Please nitpick

When working with Open Source, some of the best learnings come from code reviews. When I first started coding on projects with strict code reviews Launchpad), I was uncomfortable getting nitpicked. I (wrongly) thought the goal was to have a code review that has absolutely no nitpicks (crazy right?). Whenever someone had a nitpick with my code, I felt like I couldn’t code properly. That’s when I read this excellent mail from Jeroen Vermeulen to the launchpad-dev team:

A rubber-stamp approval can save you minutes or more in the short term, but it does nothing for your longer-term development. A rubber-stamp approval leaves you without proof that the reviewer has read and understood the branch. A rubber-stamp approval sets no performance bar, no communicable standard for reviewers to live up to. A rubber-stamp approval does not tell you whether your branch was excellent, so-so, or too hard to read. A rubber-stamp approval buys you time that you could use towards the self-improvement you’re missing out on, but fails to tell you where you need it most. A rubber-stamp approval deprives you of a chance to harmonize your part of the codebase with our best practices. So I don’t like getting rubber-stamped any more than I like to rubber-stamp others.

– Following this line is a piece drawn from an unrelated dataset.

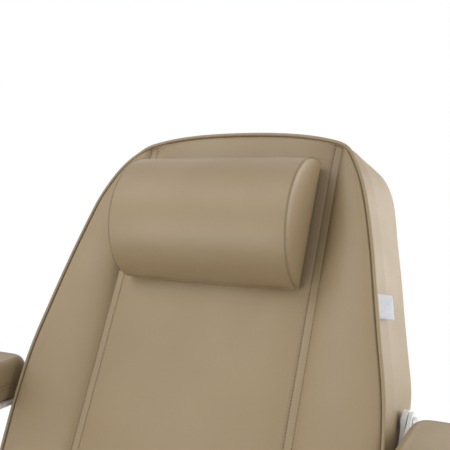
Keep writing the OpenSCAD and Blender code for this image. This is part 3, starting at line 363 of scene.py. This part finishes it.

Good reviews take time, and that’s not time I put in for the sheer fun of it.

It changed my world. I’ve had epic nitpicky code reviews after that. Its even changing how I do my code reviews; I’m warming up to be more nitpicky. Lesson learnt – code reviews are one of the strongest takeaways from open source. So, if you’re reviewing code, please nitpick. Don’t rubber stamp. The professional development of the person whose code you’re reviewing depends on it!